Fourth to go in the jump-off on a horse that had never jumped indoors until this week, Kraut pulled off the first clear round of that barrage with her gray gelding, clocked in 37.80 seconds.
“My ultimate goal was to finish third,” said Kraut, recalling her thoughts after seeing the line-up and acknowledging the speed of Hough and Farrington’s mounts.
“I knew these two were for sure faster than he can be,” she said of Confu.
“I ended up getting lucky because he (Farrington) had one down. Hopefully, the three of us will be at the World Cup.”
As she knew, however, her time was beatable, and Farrington demonstrated by how much, coming through the Longines timers in 34.28 seconds with a pull-out-the-stops performance that left the fans breathless. But he dropped a rail at the first element of the red and blue WIHS double in the beginning of the last line during a ride that, as he reflected later, should have been a bit more conservative for “a very special horse” that is not yet a totally seasoned performer.
He explained his strategy this way: “You had one of the fastest indoor horses going last, so at that point, I was trying to do a very competitive round and put a lot of pressure on Lauren at the end of the class.”
His reaction was a mixed bag: “I’m disappointed with the result and very happy with my horse.”
Hough watched Farrington go, noting he “took every risk I thought, and ended up having one down. I saw the difference in time between Kent and Laura, and I thought it was smarter to ride the round that I thought suited my horse.”
After having been a runner-up but never previously able to claim the Cup, Hough noted, ““Being second a couple of times makes you a bit hungry for it.”
On the first long galloping line, she added a step to what Kent had done, and proceeded the same way on the homeward line, filling in seven strides rather than six and finishing with the faster clear in 36.56 seconds.
Ohlala handled it neatly because “she is very quick across the ground. All the stars were lined up for me this week, so I’m thrilled,” said Hough, after being draped with ribbons for a bouquet of titles, including Leading International Rider, International Jumper Champion and Leading Lady Rider. Not surprisingly, Hough had a wonderful time overall in Washington. Click on the right facing arrow below to see what she had to say about her week.

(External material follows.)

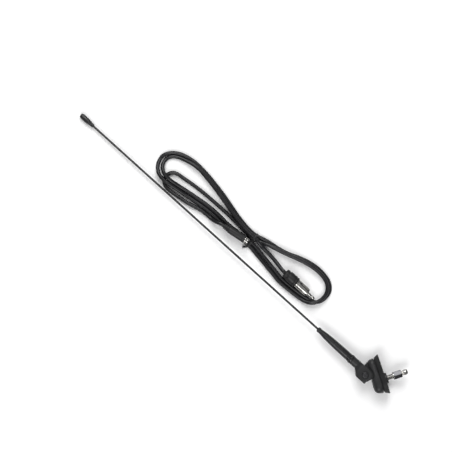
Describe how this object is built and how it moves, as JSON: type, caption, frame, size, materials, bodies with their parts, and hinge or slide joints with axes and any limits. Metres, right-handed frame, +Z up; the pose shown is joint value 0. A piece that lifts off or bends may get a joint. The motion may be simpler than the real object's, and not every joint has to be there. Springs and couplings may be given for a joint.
{
  "type": "car_mast_aerial",
  "caption": "Raked car mast aerial with a rubber boot, a threaded base stud and a separate coaxial lead lying bundled beside it",
  "frame": {"origin": "middle of the seat face under the foot, on the axis of the threaded stud", "axes": "+X runs along the mast from its tip to its base, +Z is up from the table it lies on, +Y completes them; the seat faces +X and +Y"},
  "size_m": [0.4587, 0.0622, 0.024],
  "materials": {
    "housing": "black moulded plastic with a soft sheen",
    "gasket": "soft black rubber",
    "boot": "smooth black rubber with a gloss",
    "rod": "black lacquered spring steel",
    "plated_metal": "bright nickel plate",
    "dark_metal": "blackened steel",
    "pivot_steel": "plain steel",
    "contact_brass": "spring brass",
    "insulator": "natural nylon",
    "jacket": "black soft vinyl jacket, satin",
    "grip": "black moulded plastic",
    "tie": "plastic covered wire"
  },
  "bodies": {
    "base": {"base_housing": "housing", "base_gasket": "gasket", "stud_tube": "plated_metal", "stud_insulator": "insulator", "stud_contact": "plated_metal", "contact_strip": "contact_brass", "toothed_washer": "plated_metal", "stud_nut": "dark_metal", "pivot_screw": "dark_metal", "spring_washer": "pivot_steel", "pivot_nut": "pivot_steel", "lead_hank": "jacket", "plug_tail": "jacket", "coupler_tail": "jacket", "hank_tie": "tie", "plug_grip": "grip", "plug_barrel": "plated_metal", "plug_insulator": "insulator", "plug_pin": "plated_metal", "coupler_grip": "grip", "coupler_shell": "plated_metal", "coupler_insulator": "insulator", "coupler_socket": "contact_brass"},
    "mast": {"knuckle": "housing", "mast_seal": "gasket", "mast_ferrule": "plated_metal", "mast_boot": "boot", "mast_rod": "rod", "tip_cap": "boot"}
  },
  "joints": [
    {"name": "rake", "type": "hinge", "parent": "base", "child": "mast", "pos_m": [-0.01955, -0.01227, -0.00039], "axis": [-0.0201, 0, 0.9998], "range_deg": [0, 60]}
  ]
}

Beezie Madden had the slower of the 4-fault rounds on Quister to wind up fourth, followed by Aaron Vale, fifth on Finou with 8 penalties.

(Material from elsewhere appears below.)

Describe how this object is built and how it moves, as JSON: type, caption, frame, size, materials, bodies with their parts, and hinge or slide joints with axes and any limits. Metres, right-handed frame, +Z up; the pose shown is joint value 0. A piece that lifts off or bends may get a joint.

The class ended in disappointment for several other big names, however, including Farrington’s Olympic teammate McLain Ward on 2014 Cup winner HH Carlos Z and two-time President’s Cup winner Todd Minikus with Quality Girl. Both horses refused at the skinny fence five and their riders decided to go no further that evening.
It was Hough’s first outing of the season in the Longines FEI WORLD CUP™ Jumping 2016/2017 North American League, where Farrington is tied for the lead in the East with Audrey Coulter on 42 points, and Kraut is third with 30.
Those looking ahead to handicap the Longines FEI World Cup™ Jumping Finals can consider that Ireland’s Alan Wade, who did the courses in Washington, will be handling the routes in Omaha as well. He’s a rider favorite, a thinker who sees the big picture and lays out routes that are comfortable for horses at a variety of levels, while testing the best.
Assessing, the grand prix, he said, “I had the feeling the horses mightn’t be fully warmed up when they got into the ring and they came from the warm-up into the crowd and the lights and the razzmatazz,” said Wade.
“The problems appeared at certain fences I was quite surprised at. I think it was fair. There were a lot of people, I think, that had an unlucky 4 faults and would feel if they got a second shot at it they would have been clear, too.”
Understandably, Hough said, “I am a big fan of Alan’s, I think he does a great good job.” She pointed out there were some less-experienced riders in the line-up, with two of them, Catherine Tyree on Enjoy Louis, who was sixth, and Lauren Tisbo, seventh on Entre Nous, making it through to the jump-off.
“Nobody got into trouble, which is a sign of a very good course and the jump-off was exciting for the crowd,” Hough continued.
Added Kraut, “You could bring a younger horse here with confidence and know you weren’t going to encounter a course that would scare your horse or set it back.”
Assessing Wade, Farrington concluded, “He’s a good horseman, intelligent building, and I think he showed that here.”